**EXERCISE REQUIREMENTS:** Find each line holding "between" and copy it out.

**PROVIDED MATERIAL:**
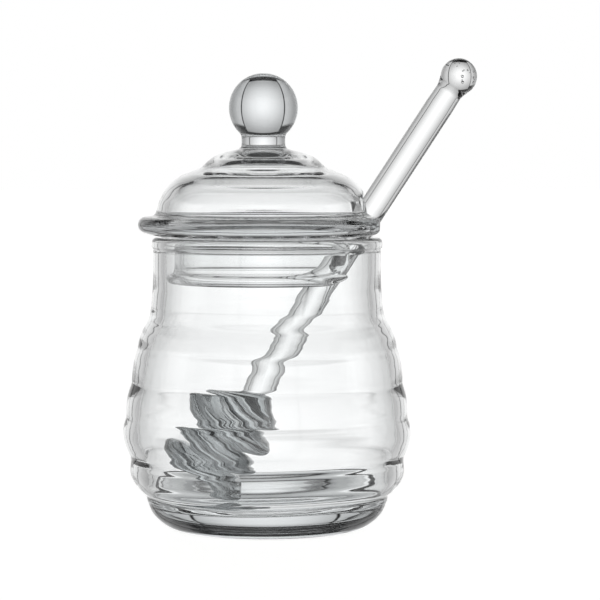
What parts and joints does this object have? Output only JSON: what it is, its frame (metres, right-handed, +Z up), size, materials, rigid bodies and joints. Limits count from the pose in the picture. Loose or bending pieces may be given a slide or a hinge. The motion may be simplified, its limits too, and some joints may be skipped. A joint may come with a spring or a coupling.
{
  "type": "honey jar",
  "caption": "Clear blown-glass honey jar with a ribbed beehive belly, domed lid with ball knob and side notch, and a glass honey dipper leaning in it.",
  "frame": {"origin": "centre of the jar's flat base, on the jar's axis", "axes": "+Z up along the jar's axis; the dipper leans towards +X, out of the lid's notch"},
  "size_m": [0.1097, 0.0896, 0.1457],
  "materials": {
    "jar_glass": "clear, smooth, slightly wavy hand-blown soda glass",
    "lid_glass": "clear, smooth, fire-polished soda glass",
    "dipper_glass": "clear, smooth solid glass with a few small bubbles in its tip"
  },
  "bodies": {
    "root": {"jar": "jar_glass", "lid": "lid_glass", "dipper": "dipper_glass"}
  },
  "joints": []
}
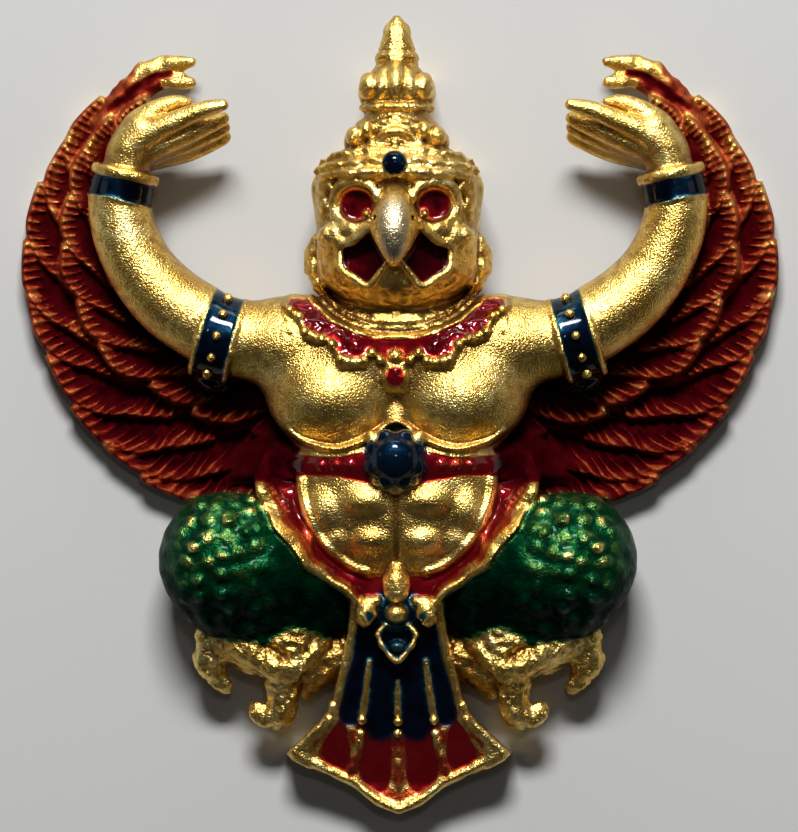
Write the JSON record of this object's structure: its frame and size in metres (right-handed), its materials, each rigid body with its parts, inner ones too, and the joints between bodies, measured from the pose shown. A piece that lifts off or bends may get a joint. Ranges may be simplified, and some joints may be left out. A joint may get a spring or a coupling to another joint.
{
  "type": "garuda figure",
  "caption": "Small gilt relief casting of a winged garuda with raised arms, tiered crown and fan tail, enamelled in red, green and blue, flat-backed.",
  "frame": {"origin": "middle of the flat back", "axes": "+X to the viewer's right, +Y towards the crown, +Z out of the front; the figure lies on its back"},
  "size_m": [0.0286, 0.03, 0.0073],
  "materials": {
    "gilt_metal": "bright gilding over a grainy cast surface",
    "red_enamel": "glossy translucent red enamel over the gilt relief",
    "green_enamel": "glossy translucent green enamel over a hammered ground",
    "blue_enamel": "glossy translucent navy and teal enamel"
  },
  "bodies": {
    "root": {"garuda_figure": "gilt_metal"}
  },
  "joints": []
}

...

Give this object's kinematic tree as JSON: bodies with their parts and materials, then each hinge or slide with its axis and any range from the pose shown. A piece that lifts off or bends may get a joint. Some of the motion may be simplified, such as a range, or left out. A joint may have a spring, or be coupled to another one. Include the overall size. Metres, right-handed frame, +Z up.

* * *

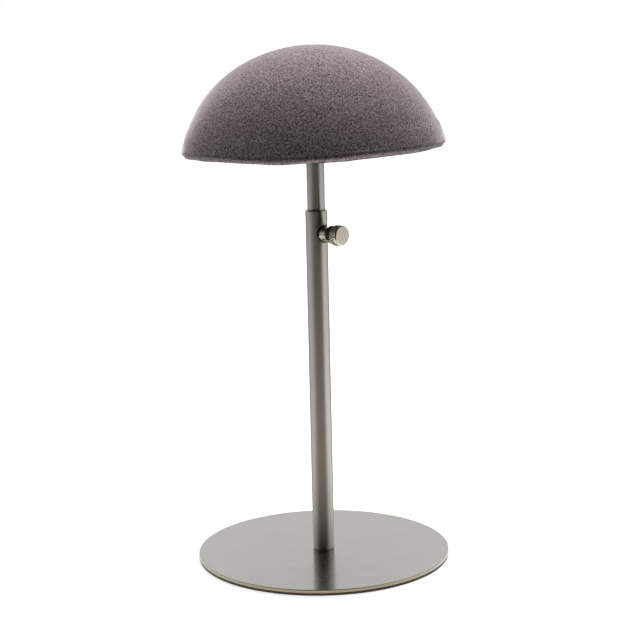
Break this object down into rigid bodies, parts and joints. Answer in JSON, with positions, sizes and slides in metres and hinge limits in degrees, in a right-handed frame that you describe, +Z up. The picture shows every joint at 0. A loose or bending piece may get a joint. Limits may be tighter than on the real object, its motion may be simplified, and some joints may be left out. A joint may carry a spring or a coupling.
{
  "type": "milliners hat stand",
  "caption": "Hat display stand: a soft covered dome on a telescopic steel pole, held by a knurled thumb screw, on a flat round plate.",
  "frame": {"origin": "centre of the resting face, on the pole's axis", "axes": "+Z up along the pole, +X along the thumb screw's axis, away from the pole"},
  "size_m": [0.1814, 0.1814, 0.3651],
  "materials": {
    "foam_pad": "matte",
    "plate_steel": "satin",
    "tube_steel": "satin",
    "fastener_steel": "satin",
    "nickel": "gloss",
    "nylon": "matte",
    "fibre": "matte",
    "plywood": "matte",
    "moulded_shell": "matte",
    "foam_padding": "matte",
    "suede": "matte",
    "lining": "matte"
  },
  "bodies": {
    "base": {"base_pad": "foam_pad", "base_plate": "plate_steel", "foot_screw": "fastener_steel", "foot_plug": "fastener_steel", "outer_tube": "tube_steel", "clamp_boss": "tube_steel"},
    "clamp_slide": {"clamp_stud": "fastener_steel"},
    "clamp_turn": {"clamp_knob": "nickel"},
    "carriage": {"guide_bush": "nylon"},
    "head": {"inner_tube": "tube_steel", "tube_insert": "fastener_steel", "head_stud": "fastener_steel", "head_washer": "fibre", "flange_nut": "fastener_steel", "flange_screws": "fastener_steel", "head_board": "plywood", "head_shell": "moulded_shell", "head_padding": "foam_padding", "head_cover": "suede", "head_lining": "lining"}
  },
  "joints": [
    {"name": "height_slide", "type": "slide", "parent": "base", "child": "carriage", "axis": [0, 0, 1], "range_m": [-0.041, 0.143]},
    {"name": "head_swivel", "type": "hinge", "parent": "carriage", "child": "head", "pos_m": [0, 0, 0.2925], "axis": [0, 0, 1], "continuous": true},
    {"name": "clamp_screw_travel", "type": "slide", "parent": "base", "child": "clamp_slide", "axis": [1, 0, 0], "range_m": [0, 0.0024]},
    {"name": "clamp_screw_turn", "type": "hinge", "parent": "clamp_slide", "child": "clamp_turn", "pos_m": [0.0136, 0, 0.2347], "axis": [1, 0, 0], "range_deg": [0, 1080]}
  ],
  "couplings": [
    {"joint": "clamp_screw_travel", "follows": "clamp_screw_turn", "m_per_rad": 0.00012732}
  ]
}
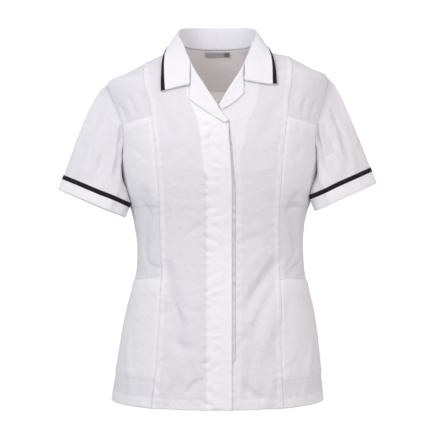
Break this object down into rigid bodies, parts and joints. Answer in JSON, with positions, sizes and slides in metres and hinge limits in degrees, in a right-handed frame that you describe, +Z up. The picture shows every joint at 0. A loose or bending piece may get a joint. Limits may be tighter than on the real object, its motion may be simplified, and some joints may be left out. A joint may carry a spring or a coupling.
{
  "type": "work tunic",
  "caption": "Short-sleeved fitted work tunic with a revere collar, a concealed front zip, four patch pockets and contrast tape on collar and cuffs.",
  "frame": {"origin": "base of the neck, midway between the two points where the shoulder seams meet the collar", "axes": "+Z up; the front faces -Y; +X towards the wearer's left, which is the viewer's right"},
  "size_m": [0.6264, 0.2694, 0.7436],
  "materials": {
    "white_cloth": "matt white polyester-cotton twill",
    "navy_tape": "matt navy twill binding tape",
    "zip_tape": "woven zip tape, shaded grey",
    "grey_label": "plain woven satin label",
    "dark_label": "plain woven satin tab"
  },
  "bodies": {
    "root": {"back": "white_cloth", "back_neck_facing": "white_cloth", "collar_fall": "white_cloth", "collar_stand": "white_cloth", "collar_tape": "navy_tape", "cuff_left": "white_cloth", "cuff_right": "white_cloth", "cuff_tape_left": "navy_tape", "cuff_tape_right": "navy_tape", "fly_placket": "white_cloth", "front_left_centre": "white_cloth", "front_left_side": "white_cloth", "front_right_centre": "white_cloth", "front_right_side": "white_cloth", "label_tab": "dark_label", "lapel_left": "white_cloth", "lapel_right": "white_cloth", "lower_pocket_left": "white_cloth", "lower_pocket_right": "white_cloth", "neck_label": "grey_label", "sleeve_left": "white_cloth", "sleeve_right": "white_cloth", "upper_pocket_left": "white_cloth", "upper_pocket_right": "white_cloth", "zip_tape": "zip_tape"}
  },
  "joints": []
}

**RESPONSE TO THE TASK:**
Write the JSON record of this object's structure: its frame and size in metres (right-handed), its materials, each rigid body with its parts, inner ones too, and the joints between bodies, measured from the pose shown. A piece that lifts off or bends may get a joint. Ranges may be simplified, and some joints may be left out. A joint may get a spring or a coupling to another joint.
  "frame": {"origin": "base of the neck, midway between the two points where the shoulder seams meet the collar", "axes": "+Z up; the front faces -Y; +X towards the wearer's left, which is the viewer's right"},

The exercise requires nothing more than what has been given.